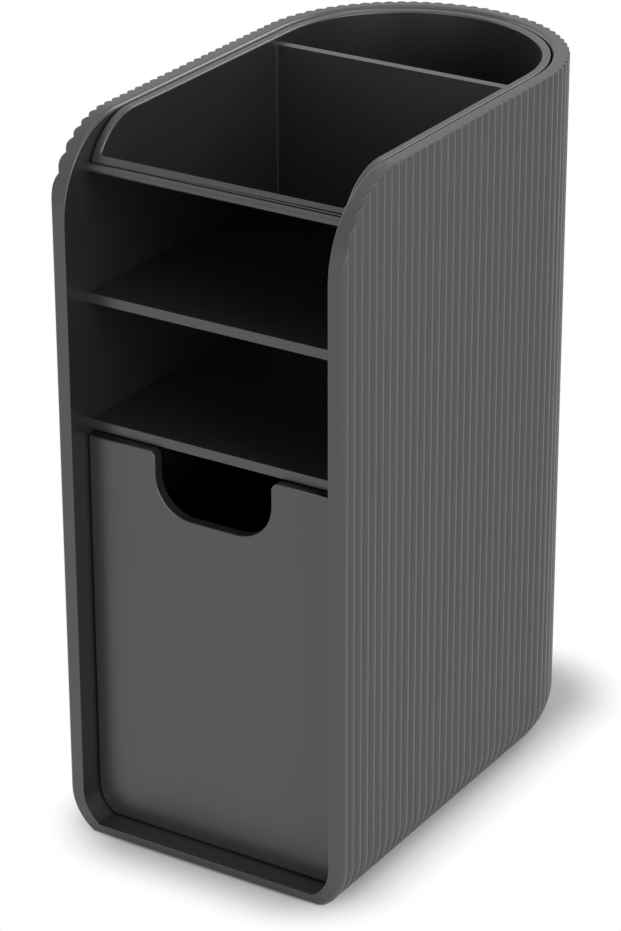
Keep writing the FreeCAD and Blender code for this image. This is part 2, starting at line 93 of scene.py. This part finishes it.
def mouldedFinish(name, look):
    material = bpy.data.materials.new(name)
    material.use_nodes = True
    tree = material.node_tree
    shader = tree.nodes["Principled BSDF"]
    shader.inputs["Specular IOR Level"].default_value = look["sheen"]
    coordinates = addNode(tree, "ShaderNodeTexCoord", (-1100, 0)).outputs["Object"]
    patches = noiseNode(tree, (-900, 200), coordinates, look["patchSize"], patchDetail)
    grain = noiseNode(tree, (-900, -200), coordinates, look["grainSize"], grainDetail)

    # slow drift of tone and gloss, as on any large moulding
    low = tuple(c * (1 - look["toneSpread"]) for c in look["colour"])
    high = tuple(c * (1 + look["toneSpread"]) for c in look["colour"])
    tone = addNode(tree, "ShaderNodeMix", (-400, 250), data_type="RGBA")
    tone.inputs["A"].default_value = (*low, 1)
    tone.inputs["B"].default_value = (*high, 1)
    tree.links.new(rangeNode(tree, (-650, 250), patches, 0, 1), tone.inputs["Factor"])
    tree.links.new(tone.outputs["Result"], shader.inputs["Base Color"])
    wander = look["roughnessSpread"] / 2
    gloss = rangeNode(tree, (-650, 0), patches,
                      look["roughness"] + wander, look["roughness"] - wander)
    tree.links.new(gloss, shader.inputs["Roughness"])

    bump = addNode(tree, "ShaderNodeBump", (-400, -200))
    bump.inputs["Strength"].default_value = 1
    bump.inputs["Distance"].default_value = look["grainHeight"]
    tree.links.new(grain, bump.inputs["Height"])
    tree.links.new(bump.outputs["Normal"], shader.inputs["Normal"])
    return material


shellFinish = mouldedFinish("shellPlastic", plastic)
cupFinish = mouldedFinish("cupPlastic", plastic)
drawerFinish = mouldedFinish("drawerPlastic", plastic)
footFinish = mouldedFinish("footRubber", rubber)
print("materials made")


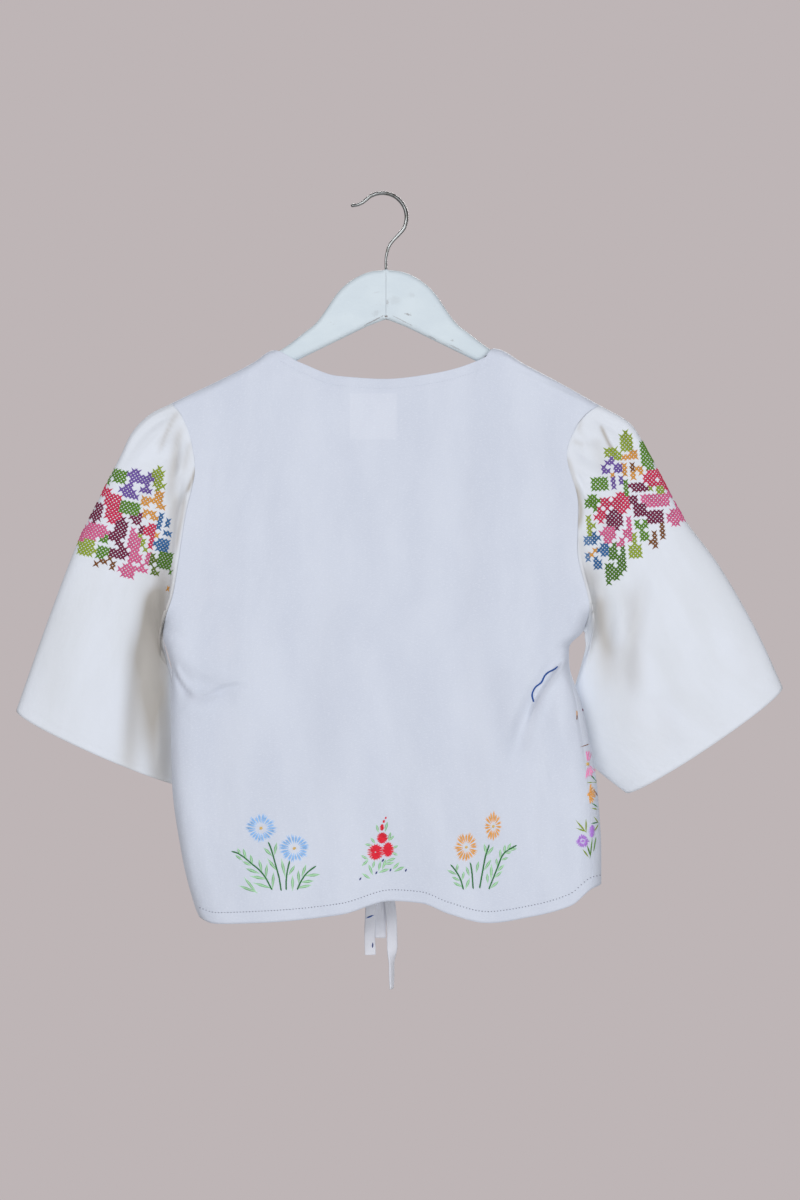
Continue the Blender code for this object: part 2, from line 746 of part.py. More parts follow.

What is needed: Search the data for "code". Copy every matching line.

Output:
Keep writing the FreeCAD and Blender code for this image. This is part 2, starting at line 93 of scene.py. This part finishes it.
Continue the Blender code for this object: part 2, from line 746 of part.py. More parts follow.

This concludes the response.